Material provided:
* START *
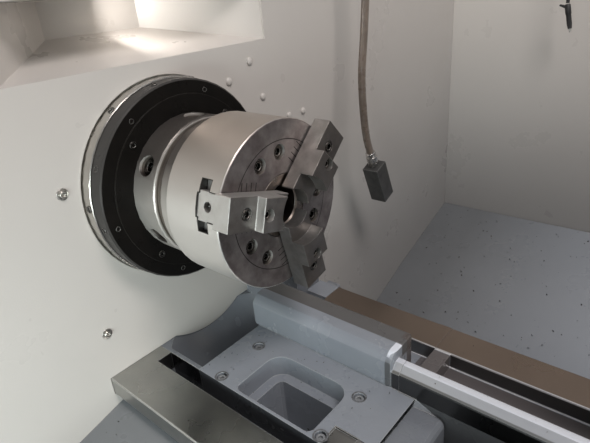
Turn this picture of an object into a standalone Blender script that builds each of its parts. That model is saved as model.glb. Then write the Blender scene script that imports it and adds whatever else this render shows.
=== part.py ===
"""A flat-bed turning lathe in its sheet-metal enclosure, with a three-jaw power chuck.

Every coordinate below is taken from the centre of the chuck's face: +X runs along the spindle
towards the tailstock, +Y away from the operator, +Z up. ORIGIN then stands the machine on its
floor, in the middle of its plan. Lengths are in metres, angles in degrees.
"""
import math

import bmesh
import bpy
from mathutils import Matrix, Vector

# Running clearance between pieces that touch or slide
GAP = 0.0003

# Machine plan and height
LEFT_END = -1.05
RIGHT_END = 1.45
FRONT_REACH = 0.62
FLOOR = -1.10
SHEET = 0.003

# Chuck
CHUCK_RADIUS = 0.105
CHUCK_DEPTH = 0.091
BACK_PLATE_RADIUS = 0.097
BACK_PLATE_DEPTH = 0.022
RIM_RADIUS = 0.092
RIM_DEPTH = 0.0125
BUSH_FLANGE_RADIUS = 0.0395
BUSH_FLANGE_DEPTH = 0.008
BUSH_SLEEVE_RADIUS = 0.034
BUSH_BORE = 0.025
BUSH_LENGTH = 0.045
PLUNGER_RADIUS = 0.050
PLUNGER_DEPTH = 0.0225
PLUNGER_STROKE = 0.008
CHUCK_SCREW_CIRCLE = 0.0664
CHUCK_SCREW_SPREAD = 15.0
CHUCK_SCREW_HEAD = 0.0095
CHUCK_SCREW_DEPTH = 0.011

# Jaws
JAW_ANGLES = (162.5, 42.5, -77.5)
JAW_HALF_WIDTH = 0.0194
JAW_OUTER_RADIUS = 0.1125
JAW_STEP_RADIUS = 0.0718
JAW_STEP_TOP = 0.0254
JAW_BLOCK_TOP = 0.0376
JAW_TIP_TOP = 0.020
JAW_BLOCK_ARC = 0.042
JAW_TIP_ARC = 0.024
JAW_BASE = 0.0018
JAW_BOLT_RADII = (0.064, 0.087)
JAW_BOLT_HEAD = 0.0073
JAW_BOLT_DEPTH = 0.012
TIP_CLEARANCE = 0.004
SLOT_NECK = 0.0165
SLOT_WING = 0.0294
SLOT_KEEL = 0.0135
SLOT_NECK_DEPTH = 0.0175
SLOT_WING_DEPTH = 0.033
SLOT_KEEL_DEPTH = 0.0357
SLOT_INNER_RADIUS = 0.044
MASTER_INNER_RADIUS = 0.047
MASTER_OUTER_RADIUS = 0.103
MASTER_WING_RADIUS = 0.093
FOOT_INNER_RADIUS = 0.0475
FOOT_OUTER_RADIUS = 0.0520
FOOT_HALF_WIDTH = 0.0085
JAW_TRAVEL = 0.0019
MASTER_HOLE_RADIUS = 0.006
MASTER_HOLE_X = -0.019

# Spindle, its bearings and the rings in front of the partition
NOSE_RADIUS = 0.097
NOSE_LENGTH = 0.0437
CAM_HOLE_RADIUS = 0.01385
CAM_HOLE_X = -0.1495
CAM_HOLE_FIRST = 27.3
CAM_HOLE_DEPTH = 0.015
COLLAR_RADIUS = 0.075
CAP_RADIUS = 0.1415
CAP_STEP_RADIUS = 0.122
CAP_THICKNESS = 0.023
RING_RADIUS = 0.1436
PARTITION_FACE = -0.212
FRONT_JOURNAL = 0.070
FRONT_BEARING = 0.105
FRONT_BEARING_WIDTH = 0.076
SPINDLE_BODY = 0.062
REAR_JOURNAL = 0.055
REAR_BEARING = 0.085
REAR_BEARING_WIDTH = 0.056
PULLEY_SEAT = 0.050
SPINDLE_BORE = 0.030
DRAW_TUBE_BORE = 0.026

# Headstock, belt drive and main motor
HEADSTOCK_FRONT = -0.216
HEADSTOCK_REAR = -0.63
HEADSTOCK_TOP = 0.150
PULLEY_X = -0.67
PULLEY_WIDTH = 0.060
SPINDLE_PULLEY_RADIUS = 0.110
MOTOR_PULLEY_RADIUS = 0.080
PULLEY_GROOVE = 0.007
PULLEY_GROOVES = 2
BELT_THICKNESS = 0.008
BELT_WIDTH = 0.050
CYLINDER_RADIUS = 0.085
CYLINDER_LENGTH = 0.1447
SPINDLE_TAIL = -0.735
MOTOR_Z = -0.78
MOTOR_RADIUS = 0.125
MOTOR_FRONT = -0.752
MOTOR_REAR = -1.03
MOTOR_SHELF = -0.94
MOTOR_SHAFT = 0.019
MOTOR_FINS = 12
FIN_DEPTH = 0.009

# Bed
BED_LEFT = HEADSTOCK_REAR
BED_RIGHT = 1.30
BED_BOTTOM = -0.56
WAY_TOP = -0.2545
WAY_DEPTH = 0.028
WAY_FOOT = WAY_TOP - WAY_DEPTH - 0.0175
FRONT_WAY_Y = -0.175
SLOT_FRONT = -0.111
SLOT_REAR = -0.0865
SLOT_LEFT = -0.186
SLOT_FLOOR = -0.325
INNER_WAY_REAR = -0.054
INNER_WAY_TOP = -0.257
FRONT_WALL_Y = -0.160
REAR_WALL_Y = 0.185
REAR_WAY_FRONT = 0.146
REAR_WAY_Y = 0.203
WALL_THICKNESS = 0.035
V_FRONT = 0.042
V_SHOULDER = -0.229
V_TOP = -0.2178
V_CREST_FRONT = 0.0533
V_CREST_REAR = 0.062
V_REAR = 0.080
TROUGH_FLOOR = -0.277
BEAM_BOTTOM = -0.345
RIB_THICKNESS = 0.025
RIB_PITCH = 0.150
RIB_FIRST = 0.33
RIB_TOP = -0.285
SCOOP_RADIUS = 0.128
SCOOP_Y = 0.012
SCOOP_Z = -0.146
SCOOP_SLOPE = 0.9
SCOOP_FRONT = -0.080
SHOULDER_TOP = -0.262
SHOULDER_RIGHT = 0.205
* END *
Task directions: Can you write out the lines above, from the first one through the one containing "import math", exactly as they appear and nothing more?

Written answer:
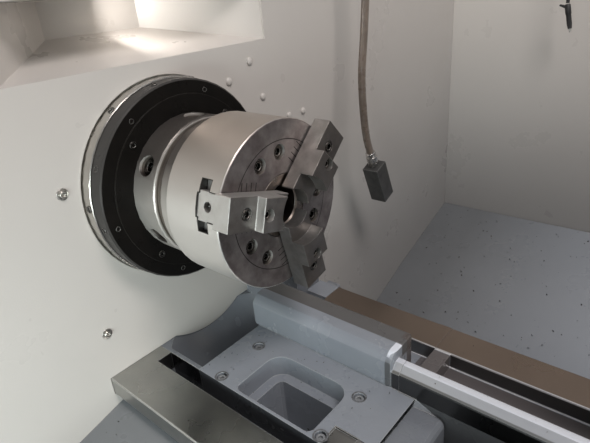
Turn this picture of an object into a standalone Blender script that builds each of its parts. That model is saved as model.glb. Then write the Blender scene script that imports it and adds whatever else this render shows.
=== part.py ===
"""A flat-bed turning lathe in its sheet-metal enclosure, with a three-jaw power chuck.

Every coordinate below is taken from the centre of the chuck's face: +X runs along the spindle
towards the tailstock, +Y away from the operator, +Z up. ORIGIN then stands the machine on its
floor, in the middle of its plan. Lengths are in metres, angles in degrees.
"""
import math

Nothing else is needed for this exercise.